Softswiss

The Gambling Commission has demanded a total of £1.3m in payments from Rank Group and Annexio due to social responsibility and anti-money laundering (AML) failures. 

Rank Digital Gaming, a Rank Group subsidiary trading as bellacasino.com, grosvenorcasino.com, meccabingo.com and meccagames.com, will pay a £700,557 settlement for social responsibility breaches.

Annexio, trading as lottery betting brand lottogo.com, will pay a £612,000 regulatory settlement for both social responsibility and money laundering failures.

A regulatory review into Annexio began on 14 April, 2021, and found failings in the operator’s processes aimed at preventing money laundering and protecting vulnerable people.

The review found that between October 2019 and November 2021, Annexio failed to comply with licence conditions requiring it to conduct money laundering risk assessments and maintain appropriate AML procedures, identify and interact with customers who may be at risk of experiencing gambling harm, and report key events to the Gambling Commission.

It also demonstrated significant responsible gambling failures, including failing to trigger appropriate enquiries into gambling behaviour sufficiently early in its relationship with some customers, failing to adequately assess source of funds documents, and on one occasion, refusing a request from a customer to reduce their deposit limit.

Following the review, Annexio has implemented new procedures including the introduction of a £500 monthly gross deposit limit for all new customers, with AML and responsible gambling checks in place for any customers who wish to increase the limit.

All customers that reach a lifetime deposit of £10,000 with the operator but have not provided evidence to enable affordability, source of wealth and responsible gambling checks, will no longer be permitted to make further deposits.

No customers may override limits imposed by Annexio, and the operator has allocated additional resources to increase the number of customer due diligence and responsible gambling reviews it can undertake.

The business has also conducted a review of all active customers where enhanced due diligence (EDD) had been completed and implemented appropriate deposit locks, while updated EDD requests were made where required.

The Gambling Commission said in light of the business’ actions following the review, and in line with the regulator’s statement of principles for licensing regulation, Annexio will pay a total of £612,000 in lieu of a financial penalty.

The settlement consists of £112,000 in divestment and £500,000 in penal element, and will be directed towards the National Strategy to Reduce Gambling Harms. A further payment will be made towards the regulator’s costs relating to the investigation of the case.

With regards to Rank Digital Gaming, meanwhile, the regulator identified several failures relating to its social responsibility code between October 2019 and February 2021.

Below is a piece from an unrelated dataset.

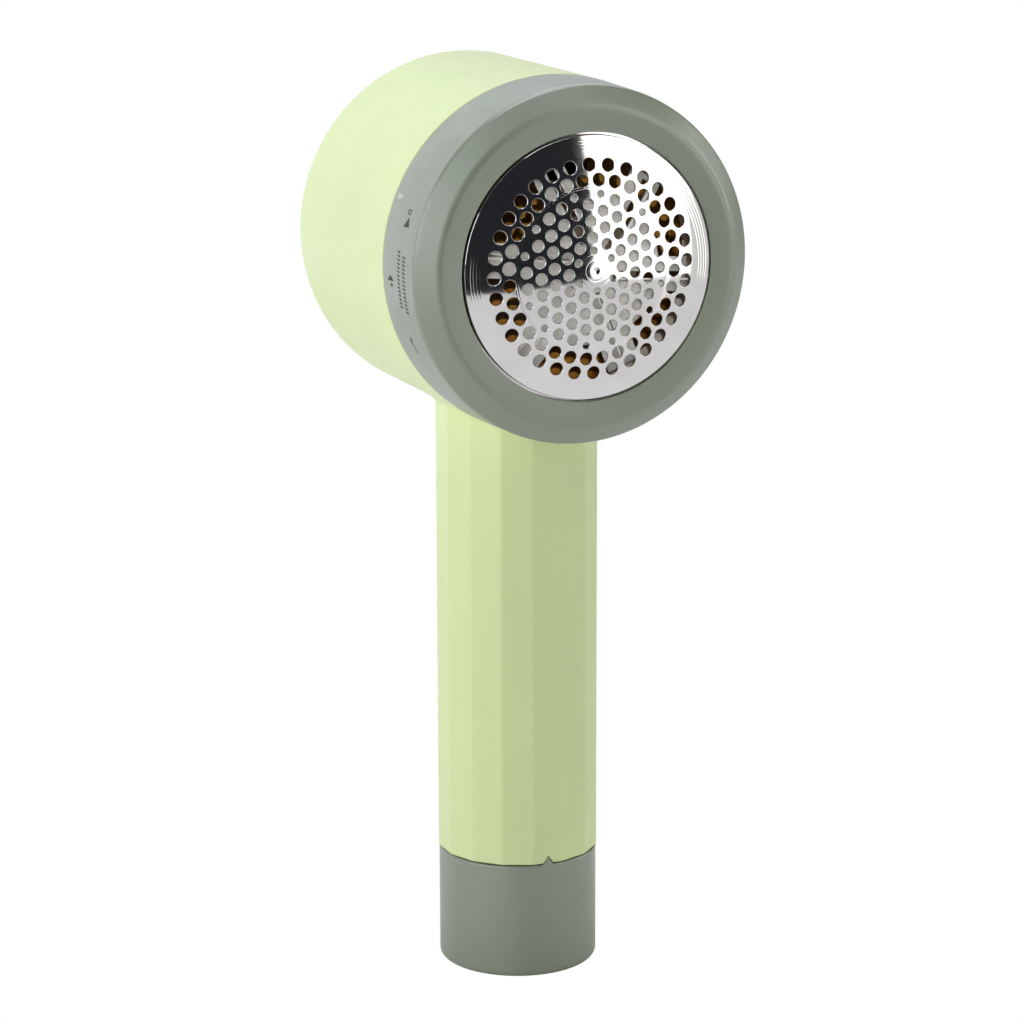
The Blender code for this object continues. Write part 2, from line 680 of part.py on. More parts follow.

Rank accepted that its financial and non-financial safer gambling triggers used to identify when customers may be experiencing harm were not always effective, particularly as the operator allowed new customers to deposit “at high velocity”.

The Commission said it was also overly reliant on a £1,000 30-day net loss threshold used to identify potential signs of problematic gambling, and its processes for identifying other markers of potential harm were largely reactive.

Customer interaction processes were considered to be overly reliant on setting proactive deposit limits, rather than carrying out affordability assessments, and the average income data used to set deposit limits was occasionally set too high.

Following a platform migration in November 2020, the Commission found that Rank’s manual processes used on bellacasino.com and meccagames.com were not sufficient to mitigate the risk of self-excluded customers opening accounts across two platforms.

Indeed, Rank accepted that 1,416 customer accounts created on one of the two websites had been matched to a prior Rank self-exclusion.

The Gambling Commission said Rank had since implemented enhanced controls for identifying duplicate accounts and has enhanced its process for dealing with self-exclusion breaches.

Rank will make a payment of £700,557 to the Commission in lieu of a financial penalty, which will be directed towards delivering the National Strategy to Reduce Gambling Harms.

The operator has also agreed to pay further costs relating to the Commission’s investigation of the case, and to the publication of a statement of facts in relation to the case.

Helen Venn, executive director of the Gambling Commission, commented: “We expect high standards from operators to ensure gambling in Britain is safe and crime free. Those businesses that fail to meet these standards will find themselves facing costly regulatory action.”